Steve Brozak is running for Congress in New Jersey against George W. Bush. Sure, his opponent on the ticket is Republican incumbent Mike Ferguson. But as Brozak sees it, Ferguson is just a synecdoche for the Bush team, whose failings drove Brozak out of the Marines and the Republican Party and into the first political campaign of his life.
"The bottom line is I'm going to take him down," Brozak says of Ferguson. "I'm just going to keep hitting at him. This is a national race because I'm going to start hitting not just him but his boss. They lied to us, they misled us about what was at stake in the war with Iraq, and they're misleading us about what is going to happen going forward."
A candidate who has actually served in the Middle East during the Iraq war, Brozak has seen the quagmire up close. A dark-haired, broad-shouldered man, he has a deep, authoritative voice and enunciates crisply -- it's easy to imagine him in uniform, barking orders. When he speaks of the Bush administration, though, it's with the stunned incredulousness of one who's seen all his assumptions about the world upended. Before the war, Brozak says, he wanted to believe his president. It barely occurred to him not to. Now, his voice gets heated when he talks about Iraq, which is the subject he talks about most. "There were no weapons of mass destruction," he says. "There was no planning, just this sense of arrogance and contempt by the civilians in this administration."

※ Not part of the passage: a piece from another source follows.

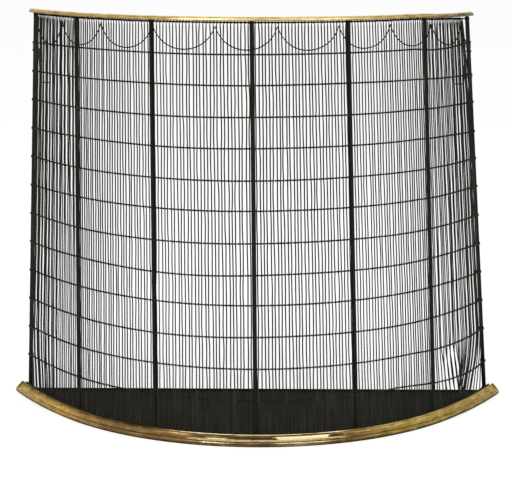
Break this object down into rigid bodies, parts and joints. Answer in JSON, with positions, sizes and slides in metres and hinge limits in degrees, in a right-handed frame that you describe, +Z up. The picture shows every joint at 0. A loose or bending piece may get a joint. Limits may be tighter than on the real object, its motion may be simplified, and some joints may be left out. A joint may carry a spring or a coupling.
{
  "type": "nursery fire guard",
  "caption": "Bow-fronted wirework fireplace guard with a brass top rail, a brass-edged floor tray, iron posts and two swinging wall hooks; open at the back and top.",
  "frame": {"origin": "on the floor under the middle of the guard's bounding box", "axes": "+X runs along the hearth to the viewer's right, +Y points back into the fireplace, +Z up; the bowed front faces -Y"},
  "size_m": [0.929, 0.3322, 0.7307],
  "materials": {
    "brass": "old brass, mottled brown and polished on top",
    "blackened_iron": "blackened wrought iron, matt",
    "japanned_sheet": "dark japanned sheet iron, matt, worn",
    "worn_iron": "worn iron wire, dull",
    "rusty_iron": "rusty iron wire, matt"
  },
  "bodies": {
    "guard": {"floor_plate": "japanned_sheet", "rim_wire": "rusty_iron", "kerb": "japanned_sheet", "kerb_rivets": "japanned_sheet", "base_moulding": "brass", "moulding_screws": "worn_iron", "post_1": "blackened_iron", "post_2": "blackened_iron", "post_3": "blackened_iron", "post_4": "blackened_iron", "post_5": "blackened_iron", "post_6": "blackened_iron", "post_7": "blackened_iron", "post_rivets": "blackened_iron", "bottom_rod": "blackened_iron", "top_rod": "blackened_iron", "top_rail": "brass", "wires_bay_1": "blackened_iron", "wires_bay_2": "blackened_iron", "wires_bay_3": "blackened_iron", "wires_bay_4": "blackened_iron", "wires_bay_5": "blackened_iron", "wires_bay_6": "blackened_iron", "cross_wire_01": "blackened_iron", "cross_wire_02": "blackened_iron", "cross_wire_03": "blackened_iron", "cross_wire_04": "blackened_iron", "cross_wire_05": "blackened_iron", "cross_wire_06": "blackened_iron", "cross_wire_07": "blackened_iron", "cross_wire_08": "blackened_iron", "cross_wire_09": "blackened_iron", "cross_wire_10": "blackened_iron", "cross_wire_11": "blackened_iron", "cross_wire_12": "blackened_iron", "swag_wire": "blackened_iron", "hook_pin_left": "worn_iron", "hook_pin_right": "worn_iron", "binding_left": "rusty_iron", "binding_right": "rusty_iron", "low_binding_right": "rusty_iron"},
    "hook_left": {"hook_left": "worn_iron"},
    "hook_right": {"hook_right": "worn_iron"}
  },
  "joints": [
    {"name": "hook_left_swing", "type": "hinge", "parent": "guard", "child": "hook_left", "pos_m": [-0.40221, 0.1475, 0.65509], "axis": [1, 0, 0], "range_deg": [-10, 110]},
    {"name": "hook_right_swing", "type": "hinge", "parent": "guard", "child": "hook_right", "pos_m": [0.37859, 0.1475, 0.65509], "axis": [1, 0, 0], "range_deg": [-10, 110]}
  ]
}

Running in an affluent, solidly Republican district -- one that Bush carried over Gore in 2000 -- Brozak is making this race a referendum on the president's handling of the war. Like many Democrats, he believes Iraq is so self-evidently catastrophic that it's only a matter of time before people across the political spectrum wake up and realize it. He attacks Ferguson as a "water boy" for Bush and mocks him for putting color-coded terror alerts on his Web site.
The campaign between Brozak and Ferguson is almost a microcosm of the race for the presidency, as it turns largely on how people view Bush, Iraq and the war on terror. It hinges on whether others in New Jersey's District 7 have moved along the same ideological trajectory as Steve Brozak. Like John Kerry, Brozak may be able to win only if at least some of those who voted for Bush in 2000 have come to see the president as either incompetent, mendacious or both.
Conservative New Jersey pollster Rick Shaftan insists that there's no way a Democrat can win the district. He says voters simply don't buy Brozak's grim view of Iraq. "People support Bush's handling of Iraq," he says. "I don't think people see it as being a screw-up. People think we did the right thing." Recent polls show Bush running competitively in New Jersey as a whole, alarming Democrats who thought they had the state locked up and leading John Edwards to make a recent campaign stop in Newark.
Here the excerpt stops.